» **Work to do**:
Repeat verbatim, and only, the lines of the data below, beginning at the line that contains "Recreate this object as a" and stopping after the line that contains "# A turned piece".

» **Exercise inputs**:
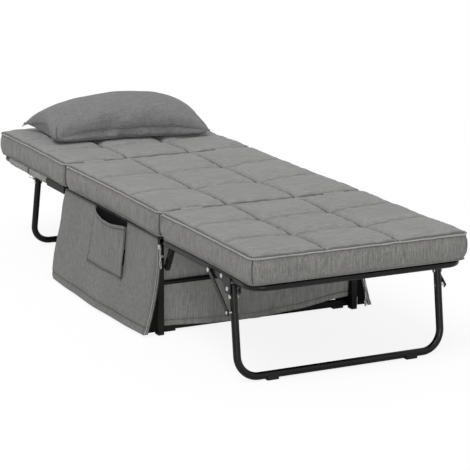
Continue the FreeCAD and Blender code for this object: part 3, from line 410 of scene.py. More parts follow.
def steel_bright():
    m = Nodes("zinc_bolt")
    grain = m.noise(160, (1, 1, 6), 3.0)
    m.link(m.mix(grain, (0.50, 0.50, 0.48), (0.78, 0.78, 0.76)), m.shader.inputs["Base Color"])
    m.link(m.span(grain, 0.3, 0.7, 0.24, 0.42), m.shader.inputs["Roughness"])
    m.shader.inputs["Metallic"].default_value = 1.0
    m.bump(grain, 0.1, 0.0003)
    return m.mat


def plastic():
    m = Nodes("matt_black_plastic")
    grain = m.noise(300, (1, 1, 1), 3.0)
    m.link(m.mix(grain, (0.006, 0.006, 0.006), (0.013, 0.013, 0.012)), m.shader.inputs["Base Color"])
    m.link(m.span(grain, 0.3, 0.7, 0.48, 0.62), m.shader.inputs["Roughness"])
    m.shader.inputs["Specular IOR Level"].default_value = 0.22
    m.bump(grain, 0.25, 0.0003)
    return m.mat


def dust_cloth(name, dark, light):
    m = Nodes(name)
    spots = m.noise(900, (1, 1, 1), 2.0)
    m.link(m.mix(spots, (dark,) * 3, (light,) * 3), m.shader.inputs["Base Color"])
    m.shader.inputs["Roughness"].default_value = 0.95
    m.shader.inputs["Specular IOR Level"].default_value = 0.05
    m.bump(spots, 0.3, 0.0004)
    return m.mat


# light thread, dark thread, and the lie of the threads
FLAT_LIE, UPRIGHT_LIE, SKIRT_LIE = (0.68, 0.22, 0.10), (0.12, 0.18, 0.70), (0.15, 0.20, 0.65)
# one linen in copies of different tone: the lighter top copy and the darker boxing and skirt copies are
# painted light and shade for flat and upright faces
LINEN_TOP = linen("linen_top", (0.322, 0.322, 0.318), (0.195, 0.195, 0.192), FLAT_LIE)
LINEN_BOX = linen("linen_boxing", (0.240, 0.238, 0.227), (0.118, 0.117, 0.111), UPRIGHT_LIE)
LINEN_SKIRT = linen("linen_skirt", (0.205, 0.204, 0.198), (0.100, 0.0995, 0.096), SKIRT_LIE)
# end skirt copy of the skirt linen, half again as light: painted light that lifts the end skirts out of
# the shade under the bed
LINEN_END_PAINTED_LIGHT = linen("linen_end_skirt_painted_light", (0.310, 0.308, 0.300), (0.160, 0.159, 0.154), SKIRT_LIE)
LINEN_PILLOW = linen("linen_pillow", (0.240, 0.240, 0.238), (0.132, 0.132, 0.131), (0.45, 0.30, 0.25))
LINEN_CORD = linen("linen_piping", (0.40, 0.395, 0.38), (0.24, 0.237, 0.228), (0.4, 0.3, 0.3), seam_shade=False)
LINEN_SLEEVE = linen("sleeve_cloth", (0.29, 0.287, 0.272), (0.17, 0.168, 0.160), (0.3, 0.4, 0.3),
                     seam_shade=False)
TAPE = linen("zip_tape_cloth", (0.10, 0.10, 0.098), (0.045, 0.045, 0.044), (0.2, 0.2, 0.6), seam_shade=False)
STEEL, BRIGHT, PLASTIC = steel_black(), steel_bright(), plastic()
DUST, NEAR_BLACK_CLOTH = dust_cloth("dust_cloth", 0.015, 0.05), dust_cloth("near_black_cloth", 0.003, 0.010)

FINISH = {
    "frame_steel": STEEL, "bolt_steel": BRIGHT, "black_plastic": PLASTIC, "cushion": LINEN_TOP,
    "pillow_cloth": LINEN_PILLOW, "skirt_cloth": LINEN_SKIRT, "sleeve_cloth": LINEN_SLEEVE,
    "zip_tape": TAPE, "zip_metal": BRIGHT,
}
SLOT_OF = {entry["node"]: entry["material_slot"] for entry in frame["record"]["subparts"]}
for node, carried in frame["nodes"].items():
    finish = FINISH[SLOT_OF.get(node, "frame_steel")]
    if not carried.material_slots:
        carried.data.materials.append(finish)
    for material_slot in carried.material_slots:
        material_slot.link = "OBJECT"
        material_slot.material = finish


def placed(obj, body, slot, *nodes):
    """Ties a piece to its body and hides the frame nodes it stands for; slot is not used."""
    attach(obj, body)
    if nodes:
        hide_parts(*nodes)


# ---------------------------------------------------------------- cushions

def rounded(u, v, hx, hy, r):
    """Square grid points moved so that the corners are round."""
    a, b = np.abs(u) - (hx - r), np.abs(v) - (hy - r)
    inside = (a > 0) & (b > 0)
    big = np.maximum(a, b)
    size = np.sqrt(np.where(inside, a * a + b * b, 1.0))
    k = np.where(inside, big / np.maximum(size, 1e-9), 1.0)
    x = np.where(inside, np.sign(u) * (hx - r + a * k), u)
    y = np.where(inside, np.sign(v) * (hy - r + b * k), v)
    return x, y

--

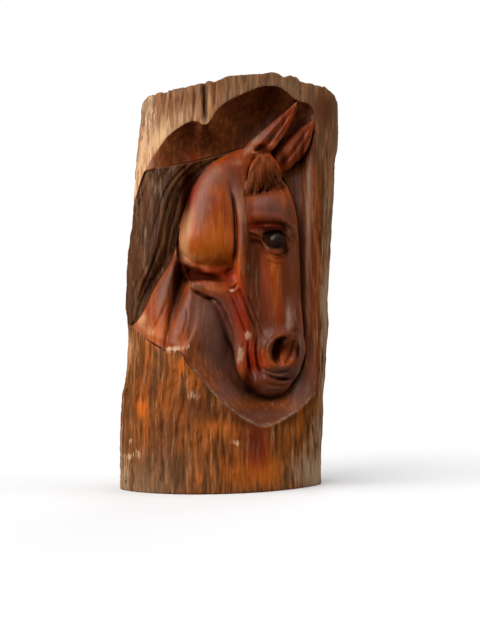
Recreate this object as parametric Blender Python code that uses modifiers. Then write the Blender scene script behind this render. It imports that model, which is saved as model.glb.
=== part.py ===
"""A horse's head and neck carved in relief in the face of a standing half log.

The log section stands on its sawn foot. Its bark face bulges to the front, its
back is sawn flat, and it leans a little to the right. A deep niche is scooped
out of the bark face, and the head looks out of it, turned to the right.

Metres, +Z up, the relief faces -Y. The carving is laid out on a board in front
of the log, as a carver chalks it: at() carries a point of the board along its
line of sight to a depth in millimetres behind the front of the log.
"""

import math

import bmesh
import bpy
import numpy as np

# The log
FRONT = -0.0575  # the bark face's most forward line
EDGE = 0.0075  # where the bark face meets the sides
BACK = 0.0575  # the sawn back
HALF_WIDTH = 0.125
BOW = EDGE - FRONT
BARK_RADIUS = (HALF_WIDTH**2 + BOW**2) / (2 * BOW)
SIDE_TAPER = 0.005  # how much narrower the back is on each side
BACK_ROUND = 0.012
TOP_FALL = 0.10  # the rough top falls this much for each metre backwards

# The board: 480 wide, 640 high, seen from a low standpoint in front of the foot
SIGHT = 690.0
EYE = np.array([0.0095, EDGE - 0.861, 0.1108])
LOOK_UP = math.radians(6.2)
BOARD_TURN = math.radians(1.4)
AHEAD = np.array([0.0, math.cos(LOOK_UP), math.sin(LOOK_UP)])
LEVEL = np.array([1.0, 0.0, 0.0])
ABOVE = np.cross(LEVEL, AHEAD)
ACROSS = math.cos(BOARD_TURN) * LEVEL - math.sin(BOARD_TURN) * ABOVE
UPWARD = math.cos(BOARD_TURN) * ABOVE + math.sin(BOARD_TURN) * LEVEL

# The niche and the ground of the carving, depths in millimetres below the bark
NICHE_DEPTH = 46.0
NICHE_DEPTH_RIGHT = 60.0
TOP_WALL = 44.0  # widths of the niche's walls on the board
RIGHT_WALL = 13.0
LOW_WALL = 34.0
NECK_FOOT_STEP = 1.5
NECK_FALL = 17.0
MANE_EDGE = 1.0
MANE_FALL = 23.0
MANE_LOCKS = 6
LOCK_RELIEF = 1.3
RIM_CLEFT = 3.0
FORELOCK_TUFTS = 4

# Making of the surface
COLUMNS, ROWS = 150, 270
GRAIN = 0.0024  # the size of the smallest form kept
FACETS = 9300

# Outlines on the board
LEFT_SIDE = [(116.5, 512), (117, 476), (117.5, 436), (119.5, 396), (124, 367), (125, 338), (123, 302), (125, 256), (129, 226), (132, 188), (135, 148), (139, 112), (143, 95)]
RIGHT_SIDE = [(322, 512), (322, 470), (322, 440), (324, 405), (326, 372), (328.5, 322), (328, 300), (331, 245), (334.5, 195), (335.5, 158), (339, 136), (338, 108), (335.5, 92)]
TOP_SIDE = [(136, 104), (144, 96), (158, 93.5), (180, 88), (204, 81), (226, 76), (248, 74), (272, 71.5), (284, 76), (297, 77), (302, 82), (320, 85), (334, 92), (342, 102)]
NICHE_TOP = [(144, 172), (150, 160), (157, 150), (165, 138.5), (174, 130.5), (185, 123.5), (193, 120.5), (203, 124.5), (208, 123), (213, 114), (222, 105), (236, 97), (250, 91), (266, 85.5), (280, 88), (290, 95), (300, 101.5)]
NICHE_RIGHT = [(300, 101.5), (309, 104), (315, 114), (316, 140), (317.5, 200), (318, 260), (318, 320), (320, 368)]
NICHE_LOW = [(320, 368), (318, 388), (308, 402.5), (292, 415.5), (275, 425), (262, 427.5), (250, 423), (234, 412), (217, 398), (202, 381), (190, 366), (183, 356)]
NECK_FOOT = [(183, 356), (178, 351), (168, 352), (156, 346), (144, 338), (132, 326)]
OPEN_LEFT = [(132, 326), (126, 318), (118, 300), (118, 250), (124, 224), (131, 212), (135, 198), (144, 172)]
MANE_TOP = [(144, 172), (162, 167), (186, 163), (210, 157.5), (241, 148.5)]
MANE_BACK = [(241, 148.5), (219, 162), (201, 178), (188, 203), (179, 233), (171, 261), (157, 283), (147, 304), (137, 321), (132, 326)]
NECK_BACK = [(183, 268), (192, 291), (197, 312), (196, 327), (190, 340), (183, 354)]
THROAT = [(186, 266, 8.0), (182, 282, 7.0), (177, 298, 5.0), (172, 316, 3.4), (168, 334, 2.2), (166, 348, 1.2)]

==

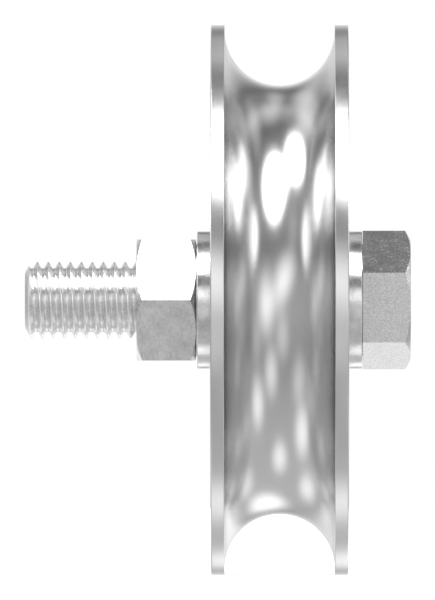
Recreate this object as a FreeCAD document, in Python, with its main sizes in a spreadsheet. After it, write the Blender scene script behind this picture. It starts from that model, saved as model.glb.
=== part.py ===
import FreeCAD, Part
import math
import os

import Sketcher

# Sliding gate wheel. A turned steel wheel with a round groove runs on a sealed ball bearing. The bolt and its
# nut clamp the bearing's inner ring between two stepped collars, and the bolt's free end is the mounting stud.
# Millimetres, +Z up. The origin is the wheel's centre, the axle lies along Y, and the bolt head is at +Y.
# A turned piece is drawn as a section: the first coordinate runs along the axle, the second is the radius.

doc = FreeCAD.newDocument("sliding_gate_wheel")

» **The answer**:
Recreate this object as a FreeCAD document, in Python, with its main sizes in a spreadsheet. After it, write the Blender scene script behind this picture. It starts from that model, saved as model.glb.
=== part.py ===
import FreeCAD, Part
import math
import os

import Sketcher

# Sliding gate wheel. A turned steel wheel with a round groove runs on a sealed ball bearing. The bolt and its
# nut clamp the bearing's inner ring between two stepped collars, and the bolt's free end is the mounting stud.
# Millimetres, +Z up. The origin is the wheel's centre, the axle lies along Y, and the bolt head is at +Y.
# A turned piece is drawn as a section: the first coordinate runs along the axle, the second is the radius.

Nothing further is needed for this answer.